— begin —

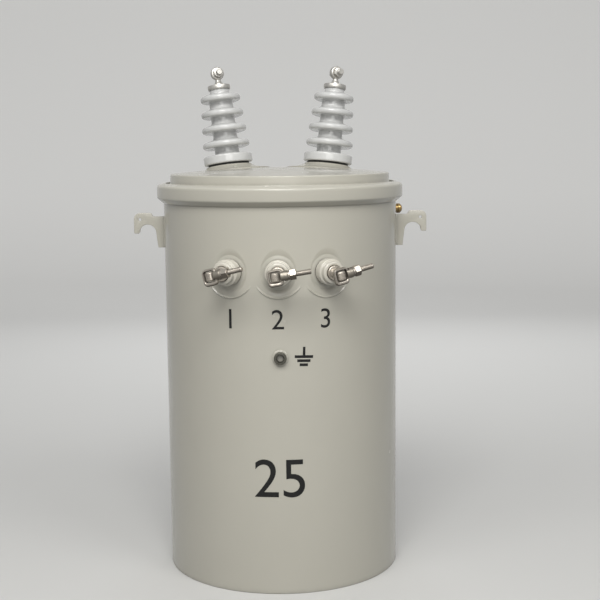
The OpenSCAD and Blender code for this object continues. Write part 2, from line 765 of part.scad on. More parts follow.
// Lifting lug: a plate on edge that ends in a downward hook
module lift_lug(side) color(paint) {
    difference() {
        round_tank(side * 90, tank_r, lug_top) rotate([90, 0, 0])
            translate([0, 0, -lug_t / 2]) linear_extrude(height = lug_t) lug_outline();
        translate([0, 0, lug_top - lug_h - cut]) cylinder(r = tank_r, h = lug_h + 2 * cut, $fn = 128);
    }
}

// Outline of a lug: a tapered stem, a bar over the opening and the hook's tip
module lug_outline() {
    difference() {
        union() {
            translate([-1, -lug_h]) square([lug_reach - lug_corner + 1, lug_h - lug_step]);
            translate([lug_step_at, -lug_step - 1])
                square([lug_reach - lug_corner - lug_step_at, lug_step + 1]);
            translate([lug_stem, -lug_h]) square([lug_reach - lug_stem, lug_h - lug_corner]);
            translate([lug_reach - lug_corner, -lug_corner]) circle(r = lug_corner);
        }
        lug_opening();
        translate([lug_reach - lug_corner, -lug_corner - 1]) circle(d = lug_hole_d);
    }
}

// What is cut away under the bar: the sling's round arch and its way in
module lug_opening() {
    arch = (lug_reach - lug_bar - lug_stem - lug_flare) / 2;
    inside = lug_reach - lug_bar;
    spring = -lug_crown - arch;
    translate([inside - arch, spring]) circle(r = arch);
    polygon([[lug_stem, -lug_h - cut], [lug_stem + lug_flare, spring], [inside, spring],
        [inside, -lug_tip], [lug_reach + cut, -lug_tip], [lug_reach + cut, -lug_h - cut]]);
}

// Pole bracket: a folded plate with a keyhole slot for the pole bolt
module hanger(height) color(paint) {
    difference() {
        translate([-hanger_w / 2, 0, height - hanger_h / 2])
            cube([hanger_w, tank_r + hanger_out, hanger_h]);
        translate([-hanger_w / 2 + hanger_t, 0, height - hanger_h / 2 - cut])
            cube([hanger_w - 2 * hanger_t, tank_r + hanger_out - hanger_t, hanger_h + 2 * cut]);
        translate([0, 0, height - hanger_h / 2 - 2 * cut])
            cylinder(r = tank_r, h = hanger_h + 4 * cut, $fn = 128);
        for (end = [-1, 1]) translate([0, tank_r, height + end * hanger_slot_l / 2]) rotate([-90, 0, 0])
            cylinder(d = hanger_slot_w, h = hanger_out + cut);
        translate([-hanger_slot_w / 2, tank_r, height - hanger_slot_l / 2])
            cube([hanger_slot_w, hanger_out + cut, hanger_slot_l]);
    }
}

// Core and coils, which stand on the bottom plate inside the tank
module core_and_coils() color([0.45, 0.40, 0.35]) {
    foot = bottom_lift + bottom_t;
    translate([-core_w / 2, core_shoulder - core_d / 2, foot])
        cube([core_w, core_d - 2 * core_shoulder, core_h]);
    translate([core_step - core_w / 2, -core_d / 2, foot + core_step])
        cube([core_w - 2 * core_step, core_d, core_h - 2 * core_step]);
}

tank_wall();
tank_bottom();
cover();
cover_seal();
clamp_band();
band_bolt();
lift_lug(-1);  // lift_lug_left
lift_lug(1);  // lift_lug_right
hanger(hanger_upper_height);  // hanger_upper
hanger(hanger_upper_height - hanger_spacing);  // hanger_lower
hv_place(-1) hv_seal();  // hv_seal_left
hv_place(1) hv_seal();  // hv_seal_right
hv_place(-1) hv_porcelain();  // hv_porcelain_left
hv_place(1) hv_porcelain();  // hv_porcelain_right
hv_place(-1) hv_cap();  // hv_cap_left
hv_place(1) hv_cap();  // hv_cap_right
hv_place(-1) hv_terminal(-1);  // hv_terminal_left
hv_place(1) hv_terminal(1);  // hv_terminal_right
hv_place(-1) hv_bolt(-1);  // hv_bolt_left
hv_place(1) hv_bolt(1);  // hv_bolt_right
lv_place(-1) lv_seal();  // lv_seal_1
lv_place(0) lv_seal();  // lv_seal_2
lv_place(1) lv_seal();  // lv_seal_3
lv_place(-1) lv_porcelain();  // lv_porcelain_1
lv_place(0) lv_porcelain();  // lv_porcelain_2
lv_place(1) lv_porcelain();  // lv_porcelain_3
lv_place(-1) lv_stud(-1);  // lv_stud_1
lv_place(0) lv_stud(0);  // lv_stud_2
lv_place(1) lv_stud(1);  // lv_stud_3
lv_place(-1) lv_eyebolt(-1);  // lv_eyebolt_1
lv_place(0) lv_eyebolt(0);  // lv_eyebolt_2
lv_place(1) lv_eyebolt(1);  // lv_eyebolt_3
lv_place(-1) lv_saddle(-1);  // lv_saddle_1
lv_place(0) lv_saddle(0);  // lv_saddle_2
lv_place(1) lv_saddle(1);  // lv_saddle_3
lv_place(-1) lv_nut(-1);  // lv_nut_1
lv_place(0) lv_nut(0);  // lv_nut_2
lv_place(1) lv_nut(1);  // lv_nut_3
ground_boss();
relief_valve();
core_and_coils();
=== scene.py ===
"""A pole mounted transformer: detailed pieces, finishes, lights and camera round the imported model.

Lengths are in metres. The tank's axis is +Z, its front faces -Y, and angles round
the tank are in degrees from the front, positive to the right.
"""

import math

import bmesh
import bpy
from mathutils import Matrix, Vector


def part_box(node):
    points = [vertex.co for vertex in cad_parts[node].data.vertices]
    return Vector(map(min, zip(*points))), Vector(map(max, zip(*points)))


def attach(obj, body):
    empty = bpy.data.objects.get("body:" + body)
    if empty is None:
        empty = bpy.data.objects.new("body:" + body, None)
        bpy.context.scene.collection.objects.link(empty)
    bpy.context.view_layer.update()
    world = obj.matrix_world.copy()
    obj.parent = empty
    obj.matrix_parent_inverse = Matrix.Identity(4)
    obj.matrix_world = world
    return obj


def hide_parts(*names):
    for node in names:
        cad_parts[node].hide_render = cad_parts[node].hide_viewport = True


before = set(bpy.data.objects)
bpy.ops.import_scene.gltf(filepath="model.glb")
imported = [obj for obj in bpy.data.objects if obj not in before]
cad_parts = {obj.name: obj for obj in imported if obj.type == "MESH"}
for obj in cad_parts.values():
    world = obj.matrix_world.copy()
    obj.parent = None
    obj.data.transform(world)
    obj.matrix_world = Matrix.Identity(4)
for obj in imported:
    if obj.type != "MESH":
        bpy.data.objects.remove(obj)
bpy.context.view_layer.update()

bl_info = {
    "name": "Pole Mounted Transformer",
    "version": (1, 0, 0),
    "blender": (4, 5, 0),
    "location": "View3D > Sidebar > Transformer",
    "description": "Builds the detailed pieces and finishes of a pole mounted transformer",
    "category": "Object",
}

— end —

> Task prompt
Reproduce all data above, unchanged.

> Solution to the exercise
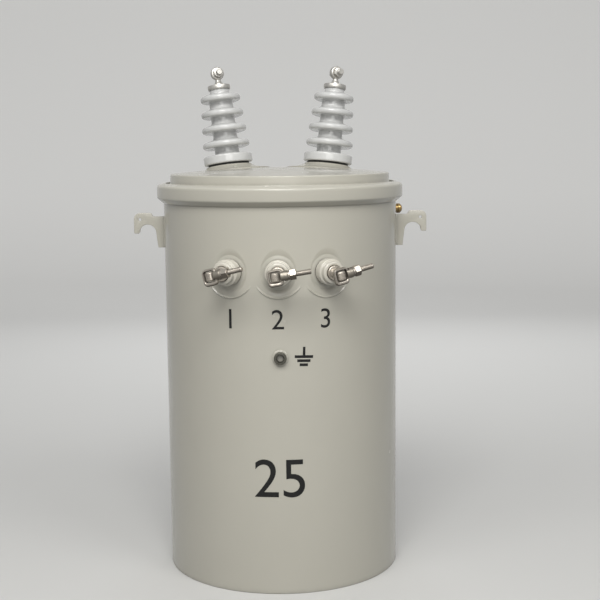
The OpenSCAD and Blender code for this object continues. Write part 2, from line 765 of part.scad on. More parts follow.
// Lifting lug: a plate on edge that ends in a downward hook
module lift_lug(side) color(paint) {
    difference() {
        round_tank(side * 90, tank_r, lug_top) rotate([90, 0, 0])
            translate([0, 0, -lug_t / 2]) linear_extrude(height = lug_t) lug_outline();
        translate([0, 0, lug_top - lug_h - cut]) cylinder(r = tank_r, h = lug_h + 2 * cut, $fn = 128);
    }
}

// Outline of a lug: a tapered stem, a bar over the opening and the hook's tip
module lug_outline() {
    difference() {
        union() {
            translate([-1, -lug_h]) square([lug_reach - lug_corner + 1, lug_h - lug_step]);
            translate([lug_step_at, -lug_step - 1])
                square([lug_reach - lug_corner - lug_step_at, lug_step + 1]);
            translate([lug_stem, -lug_h]) square([lug_reach - lug_stem, lug_h - lug_corner]);
            translate([lug_reach - lug_corner, -lug_corner]) circle(r = lug_corner);
        }
        lug_opening();
        translate([lug_reach - lug_corner, -lug_corner - 1]) circle(d = lug_hole_d);
    }
}

// What is cut away under the bar: the sling's round arch and its way in
module lug_opening() {
    arch = (lug_reach - lug_bar - lug_stem - lug_flare) / 2;
    inside = lug_reach - lug_bar;
    spring = -lug_crown - arch;
    translate([inside - arch, spring]) circle(r = arch);
    polygon([[lug_stem, -lug_h - cut], [lug_stem + lug_flare, spring], [inside, spring],
        [inside, -lug_tip], [lug_reach + cut, -lug_tip], [lug_reach + cut, -lug_h - cut]]);
}

// Pole bracket: a folded plate with a keyhole slot for the pole bolt
module hanger(height) color(paint) {
    difference() {
        translate([-hanger_w / 2, 0, height - hanger_h / 2])
            cube([hanger_w, tank_r + hanger_out, hanger_h]);
        translate([-hanger_w / 2 + hanger_t, 0, height - hanger_h / 2 - cut])
            cube([hanger_w - 2 * hanger_t, tank_r + hanger_out - hanger_t, hanger_h + 2 * cut]);
        translate([0, 0, height - hanger_h / 2 - 2 * cut])
            cylinder(r = tank_r, h = hanger_h + 4 * cut, $fn = 128);
        for (end = [-1, 1]) translate([0, tank_r, height + end * hanger_slot_l / 2]) rotate([-90, 0, 0])
            cylinder(d = hanger_slot_w, h = hanger_out + cut);
        translate([-hanger_slot_w / 2, tank_r, height - hanger_slot_l / 2])
            cube([hanger_slot_w, hanger_out + cut, hanger_slot_l]);
    }
}

// Core and coils, which stand on the bottom plate inside the tank
module core_and_coils() color([0.45, 0.40, 0.35]) {
    foot = bottom_lift + bottom_t;
    translate([-core_w / 2, core_shoulder - core_d / 2, foot])
        cube([core_w, core_d - 2 * core_shoulder, core_h]);
    translate([core_step - core_w / 2, -core_d / 2, foot + core_step])
        cube([core_w - 2 * core_step, core_d, core_h - 2 * core_step]);
}

tank_wall();
tank_bottom();
cover();
cover_seal();
clamp_band();
band_bolt();
lift_lug(-1);  // lift_lug_left
lift_lug(1);  // lift_lug_right
hanger(hanger_upper_height);  // hanger_upper
hanger(hanger_upper_height - hanger_spacing);  // hanger_lower
hv_place(-1) hv_seal();  // hv_seal_left
hv_place(1) hv_seal();  // hv_seal_right
hv_place(-1) hv_porcelain();  // hv_porcelain_left
hv_place(1) hv_porcelain();  // hv_porcelain_right
hv_place(-1) hv_cap();  // hv_cap_left
hv_place(1) hv_cap();  // hv_cap_right
hv_place(-1) hv_terminal(-1);  // hv_terminal_left
hv_place(1) hv_terminal(1);  // hv_terminal_right
hv_place(-1) hv_bolt(-1);  // hv_bolt_left
hv_place(1) hv_bolt(1);  // hv_bolt_right
lv_place(-1) lv_seal();  // lv_seal_1
lv_place(0) lv_seal();  // lv_seal_2
lv_place(1) lv_seal();  // lv_seal_3
lv_place(-1) lv_porcelain();  // lv_porcelain_1
lv_place(0) lv_porcelain();  // lv_porcelain_2
lv_place(1) lv_porcelain();  // lv_porcelain_3
lv_place(-1) lv_stud(-1);  // lv_stud_1
lv_place(0) lv_stud(0);  // lv_stud_2
lv_place(1) lv_stud(1);  // lv_stud_3
lv_place(-1) lv_eyebolt(-1);  // lv_eyebolt_1
lv_place(0) lv_eyebolt(0);  // lv_eyebolt_2
lv_place(1) lv_eyebolt(1);  // lv_eyebolt_3
lv_place(-1) lv_saddle(-1);  // lv_saddle_1
lv_place(0) lv_saddle(0);  // lv_saddle_2
lv_place(1) lv_saddle(1);  // lv_saddle_3
lv_place(-1) lv_nut(-1);  // lv_nut_1
lv_place(0) lv_nut(0);  // lv_nut_2
lv_place(1) lv_nut(1);  // lv_nut_3
ground_boss();
relief_valve();
core_and_coils();
=== scene.py ===
"""A pole mounted transformer: detailed pieces, finishes, lights and camera round the imported model.

Lengths are in metres. The tank's axis is +Z, its front faces -Y, and angles round
the tank are in degrees from the front, positive to the right.
"""

import math

import bmesh
import bpy
from mathutils import Matrix, Vector


def part_box(node):
    points = [vertex.co for vertex in cad_parts[node].data.vertices]
    return Vector(map(min, zip(*points))), Vector(map(max, zip(*points)))


def attach(obj, body):
    empty = bpy.data.objects.get("body:" + body)
    if empty is None:
        empty = bpy.data.objects.new("body:" + body, None)
        bpy.context.scene.collection.objects.link(empty)
    bpy.context.view_layer.update()
    world = obj.matrix_world.copy()
    obj.parent = empty
    obj.matrix_parent_inverse = Matrix.Identity(4)
    obj.matrix_world = world
    return obj


def hide_parts(*names):
    for node in names:
        cad_parts[node].hide_render = cad_parts[node].hide_viewport = True


before = set(bpy.data.objects)
bpy.ops.import_scene.gltf(filepath="model.glb")
imported = [obj for obj in bpy.data.objects if obj not in before]
cad_parts = {obj.name: obj for obj in imported if obj.type == "MESH"}
for obj in cad_parts.values():
    world = obj.matrix_world.copy()
    obj.parent = None
    obj.data.transform(world)
    obj.matrix_world = Matrix.Identity(4)
for obj in imported:
    if obj.type != "MESH":
        bpy.data.objects.remove(obj)
bpy.context.view_layer.update()

bl_info = {
    "name": "Pole Mounted Transformer",
    "version": (1, 0, 0),
    "blender": (4, 5, 0),
    "location": "View3D > Sidebar > Transformer",
    "description": "Builds the detailed pieces and finishes of a pole mounted transformer",
    "category": "Object",
}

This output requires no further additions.